“How does being in a domestic discipline relationship not make you feel like you’re being treated like a child?”
I (Chelsea) am almost convinced that every single person against domestic discipline has this swirling around their head. Not that there’s anything wrong with that (necessarily) but I’ve heard this countless times.
This is one of those topics that makes perfect sense in my head, but putting it into words seems so difficult. I think/hope those that already practice domestic discipline know exactly what I mean about it not making you feel like a child without me even having to put it into words, but I don’t know for sure.
Rules and consequences are everywhere in the world. Not just between a parent and a child. There are rules at work, school, public places, virtually everywhere. There are also consequences (usually in the form of the law but not always). Society has to have boundaries in order to function, that’s just the bottom line. It really baffles me why some people have such a hard time grasping that HoHs create rules/boundaries for their partners. I guess I’m weird.
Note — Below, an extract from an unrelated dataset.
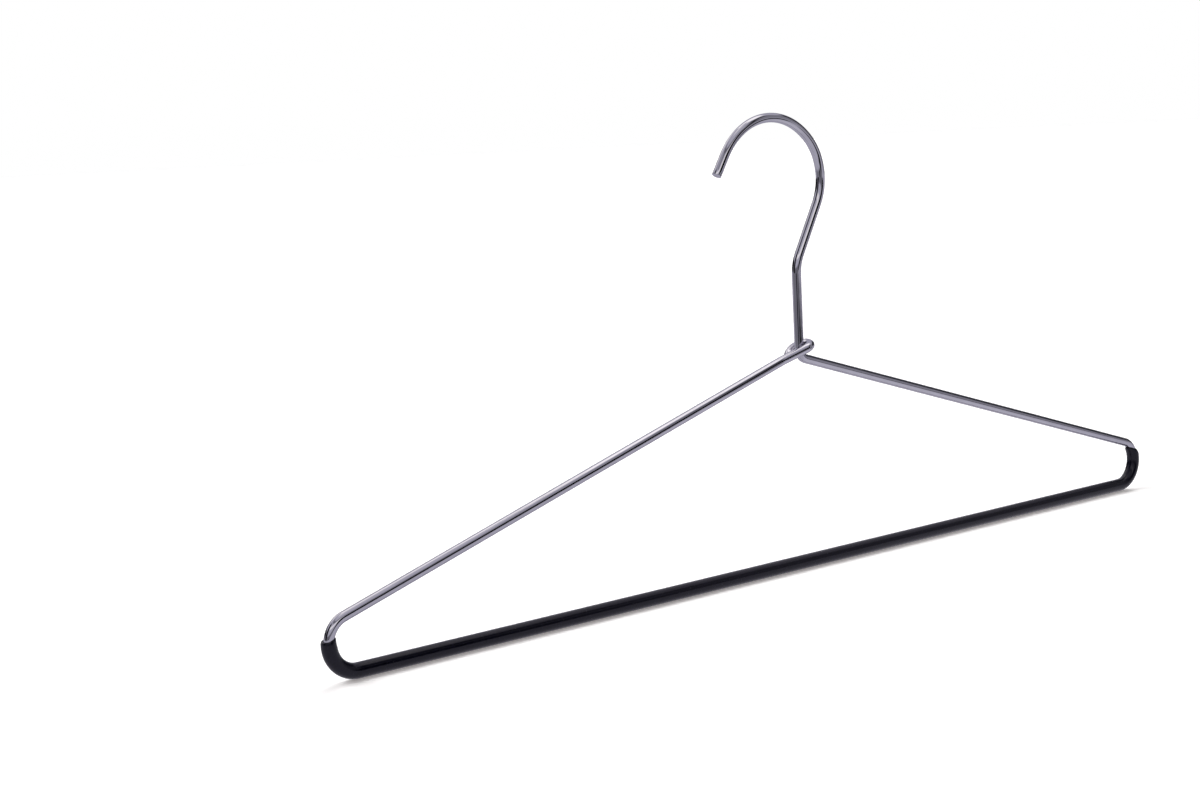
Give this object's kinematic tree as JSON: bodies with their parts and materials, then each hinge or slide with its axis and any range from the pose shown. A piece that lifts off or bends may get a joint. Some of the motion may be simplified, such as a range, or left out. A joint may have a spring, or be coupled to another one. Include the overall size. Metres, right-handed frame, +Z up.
{
  "type": "wire shirt hanger",
  "caption": "Shirt hanger bent from chrome-plated steel wire, with a long open hook, an eye wound round the stem and a black grip sleeve over the straight trouser bar.",
  "frame": {"origin": "the hook's saddle: the highest place inside the hook, where the wire's underside rests on a rail", "axes": "+X along the bar, away from the hook's tip; +Y through the hanger's plane, away from the side on which the left arm passes the stem; +Z up, as the hanger hangs"},
  "size_m": [0.4253, 0.0116, 0.1711],
  "materials": {
    "chrome_plate": "polished chrome plate on steel wire",
    "black_vinyl": "satin black soft PVC tube"
  },
  "bodies": {
    "root": {"hanger_wire": "chrome_plate", "grip_sleeve": "black_vinyl"}
  },
  "joints": []
}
I can’t speak for everyone in DD relationships, but in mine, I’ve never felt like a child. I think the biggest reasons for this are..
- The emotions involved. Domestic discipline, in general, requires a lot of really strong emotional ties. These ties become even stronger, and more apparent, when punishment (primarily spanking) takes place. The emotions involved are significantly different than a parent punishing a child. They are the same emotions applied within a marriage, or serious relationship.
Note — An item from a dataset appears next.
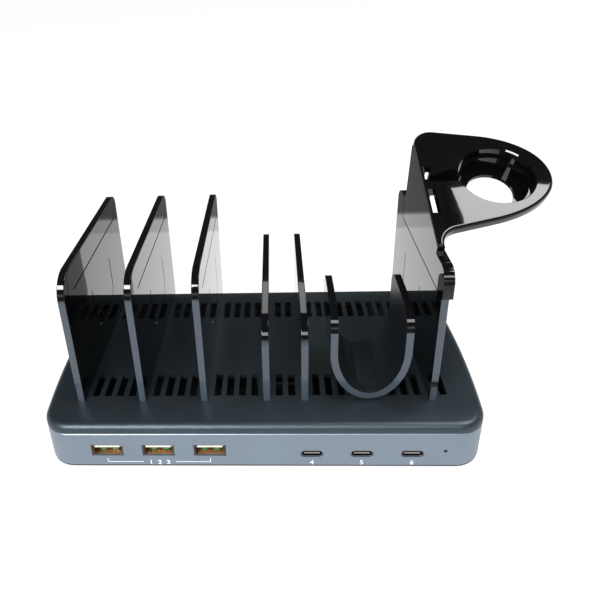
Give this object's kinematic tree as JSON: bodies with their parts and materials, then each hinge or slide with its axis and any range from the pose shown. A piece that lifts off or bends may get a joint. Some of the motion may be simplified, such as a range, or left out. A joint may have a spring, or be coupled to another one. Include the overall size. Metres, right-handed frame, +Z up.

- The discussion before hand is different. The discussions (or lectures, or whatever you want to call it) my husband and I have before hand are structured in a way where there are a lot of open ended, thought provoking, and adult-themed ideals. It isn’t “you really shouldn’t have done ___. Now you’re getting punished.” type of thing.
- It’s consensual. Parent/child discipline is not consensual, but domestic discipline is. In my marriage, I’m free to “withdraw consent” from this being in our marriage at any time (and so is my husband). Although I never have (and neither has he), it’s an option if either of us ever feel we need it. With that consent, I agreed to everything that comes with DD (the ups, the downs, the punishments, the rules, the rewards, the trust, the bond, the love, the emotions, and so much more). I chose this.
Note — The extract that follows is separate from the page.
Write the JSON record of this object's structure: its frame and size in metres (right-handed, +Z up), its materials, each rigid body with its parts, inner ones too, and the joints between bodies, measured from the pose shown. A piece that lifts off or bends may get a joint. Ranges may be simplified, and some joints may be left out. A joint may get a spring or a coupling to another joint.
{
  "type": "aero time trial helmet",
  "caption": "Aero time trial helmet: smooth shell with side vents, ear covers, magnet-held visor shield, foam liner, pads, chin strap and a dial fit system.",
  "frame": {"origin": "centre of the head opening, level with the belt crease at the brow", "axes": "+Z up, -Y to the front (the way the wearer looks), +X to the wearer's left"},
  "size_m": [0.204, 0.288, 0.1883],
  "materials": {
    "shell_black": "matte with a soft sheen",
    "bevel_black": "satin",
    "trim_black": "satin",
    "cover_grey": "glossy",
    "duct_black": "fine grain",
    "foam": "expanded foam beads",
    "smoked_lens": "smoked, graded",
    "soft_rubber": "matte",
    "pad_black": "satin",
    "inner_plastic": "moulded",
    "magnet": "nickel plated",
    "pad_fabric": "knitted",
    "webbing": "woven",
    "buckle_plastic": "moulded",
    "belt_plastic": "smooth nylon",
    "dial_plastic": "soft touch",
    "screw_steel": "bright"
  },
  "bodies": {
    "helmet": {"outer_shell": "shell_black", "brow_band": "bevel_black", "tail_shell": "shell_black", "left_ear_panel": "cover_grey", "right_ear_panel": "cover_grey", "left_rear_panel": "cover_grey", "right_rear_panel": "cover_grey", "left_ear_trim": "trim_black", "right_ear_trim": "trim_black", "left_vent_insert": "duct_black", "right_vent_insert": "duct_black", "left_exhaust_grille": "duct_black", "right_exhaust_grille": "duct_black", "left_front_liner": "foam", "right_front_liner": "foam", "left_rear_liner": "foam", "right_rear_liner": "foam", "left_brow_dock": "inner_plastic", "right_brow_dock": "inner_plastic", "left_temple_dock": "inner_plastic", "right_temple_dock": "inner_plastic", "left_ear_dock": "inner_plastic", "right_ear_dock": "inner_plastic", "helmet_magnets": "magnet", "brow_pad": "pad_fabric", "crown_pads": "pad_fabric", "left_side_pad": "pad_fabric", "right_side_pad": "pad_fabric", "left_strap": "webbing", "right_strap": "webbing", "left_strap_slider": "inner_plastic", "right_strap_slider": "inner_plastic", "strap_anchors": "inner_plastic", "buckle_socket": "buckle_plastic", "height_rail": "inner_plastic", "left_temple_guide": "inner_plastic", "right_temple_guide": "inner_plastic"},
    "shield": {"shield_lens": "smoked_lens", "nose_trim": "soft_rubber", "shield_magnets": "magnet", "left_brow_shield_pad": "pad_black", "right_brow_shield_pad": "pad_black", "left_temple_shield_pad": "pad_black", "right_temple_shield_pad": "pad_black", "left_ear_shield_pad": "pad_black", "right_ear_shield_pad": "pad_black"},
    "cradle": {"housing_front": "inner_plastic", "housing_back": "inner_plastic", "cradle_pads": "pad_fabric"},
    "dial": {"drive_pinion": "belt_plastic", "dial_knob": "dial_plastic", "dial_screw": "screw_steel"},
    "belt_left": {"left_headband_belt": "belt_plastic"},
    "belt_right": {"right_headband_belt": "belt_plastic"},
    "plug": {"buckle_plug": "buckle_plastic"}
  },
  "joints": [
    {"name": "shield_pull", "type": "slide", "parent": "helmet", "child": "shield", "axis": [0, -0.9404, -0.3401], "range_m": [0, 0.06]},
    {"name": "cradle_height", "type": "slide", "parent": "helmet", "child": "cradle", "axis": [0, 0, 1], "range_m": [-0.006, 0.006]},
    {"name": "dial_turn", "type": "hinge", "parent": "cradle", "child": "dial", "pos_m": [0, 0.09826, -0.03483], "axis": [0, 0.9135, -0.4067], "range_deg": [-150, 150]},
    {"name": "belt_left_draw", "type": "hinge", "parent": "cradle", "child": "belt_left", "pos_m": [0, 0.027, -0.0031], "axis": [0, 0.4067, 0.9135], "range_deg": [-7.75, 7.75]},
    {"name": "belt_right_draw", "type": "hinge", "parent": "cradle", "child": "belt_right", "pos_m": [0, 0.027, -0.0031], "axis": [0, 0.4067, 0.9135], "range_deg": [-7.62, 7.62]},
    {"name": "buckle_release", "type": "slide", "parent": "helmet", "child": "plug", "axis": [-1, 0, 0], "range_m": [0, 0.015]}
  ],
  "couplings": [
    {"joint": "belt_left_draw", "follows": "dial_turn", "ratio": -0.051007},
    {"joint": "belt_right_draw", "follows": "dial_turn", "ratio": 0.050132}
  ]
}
This “you’re being treated like a child!” thing never really made much sense to me, to be perfectly honest. My husband and I are married. He doesn’t parent me, or raise me. I think SOME parental elements are there (he protects me, he loves me, etc.) but, in my opinion, those elements are there in any strong relationship (whether DD is present or not).
If your HoH is making you feel like a child, I would strongly recommend reevaluating your DD relationship and pin-pointing what areas are making you feel that way, because, in my opinion, that isn’t healthy and DD wasn’t created to be a parenting mechanism. It was created to strengthen relationships, and in my opinion, it does just that.